On July 3, 1984, plaintiff, John William Herron, Sr., filed suit for declaratory judgment, seeking construction of the deeds of March 26, 1982, to John William Herron, Sr., and Lucy Lee Hilliard, as well as the “Living Trust Agreement” and amendment thereto and the antenuptial agreement between the decedent and Harriett Krummel Herron. Names as defendants in the suit were the five defendants Underwood; Lucy Lee Hilliard; Anna Fay Bush, individually and as trustee of the “Living Trust Agreement”; Sarah Ann Bush; John William Herron, Jr.; and Mac Sexson, administrator of the estate of Paul K. Herron. While count I of the plaintiff’s complaint asserted that the deeds had been delivered to Anna Fay Bush as trustee under the “Living Trust Agreement” and passed to the grantees named in the deeds pursuant to the trust, count II of the amended complaint alleged only that the decedent had delivered the deeds to Anna Fay Bush with instructions to deliver them to the grantees at his death.
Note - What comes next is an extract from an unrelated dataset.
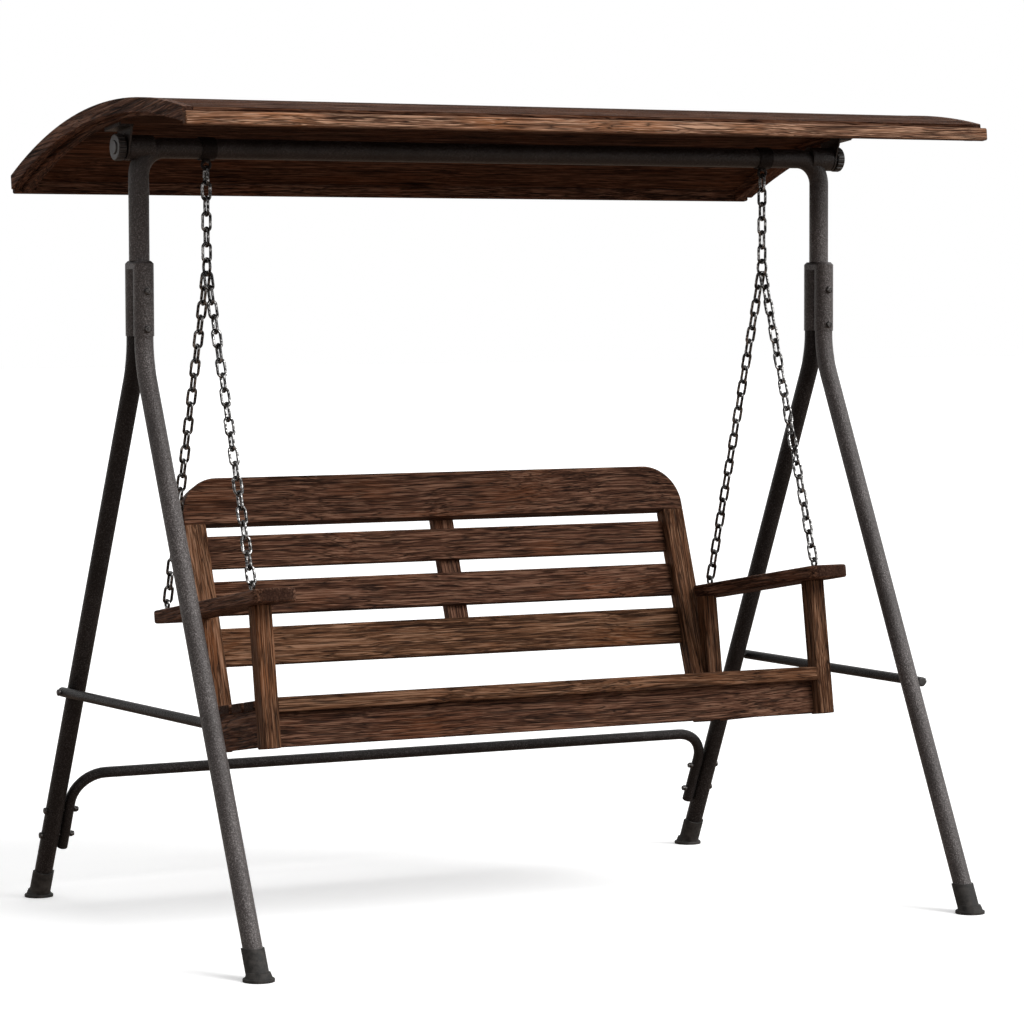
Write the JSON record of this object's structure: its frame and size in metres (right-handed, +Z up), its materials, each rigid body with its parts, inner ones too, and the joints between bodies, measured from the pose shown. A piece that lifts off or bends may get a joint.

The defendants Underwood filed a responsive pleading, asserting that the deeds had not been properly delivered by the decedent during his lifetime but had remained in his dominion and control and that the three parcels of real estate thus became assets of the decedent’s estate at his death. The decedent’s surviving spouse, defendant Harriett Herron, joined in this response but prayed in the alternative that if the deeds were found to be valid, the antenuptial agreement be set aside because it was based on Paul K. Herron’s in*150accurate representation of ownership of the real estate in question.

At trial on the plaintiff’s complaint, Anna Fay Bush testified over the defendants’ objections based on the Dead Man’s Act regarding the decedent’s actions in delivering the three deeds to her on March 29, 1982. She testified that the decedent, in giving the three deeds to her, had stated that “these deeds were to be given to his children at his death and to be filed immediately, as soon as possible.” He had said nothing further and had given her no written instructions regarding the deeds. From the time the deeds came into her possession, Anna Fay Bush had kept them in a metal safety deposit box at her home, and the decedent had at no time asked for their return. After the decedent’s death, she had given the deeds to his children as she had been instructed to do.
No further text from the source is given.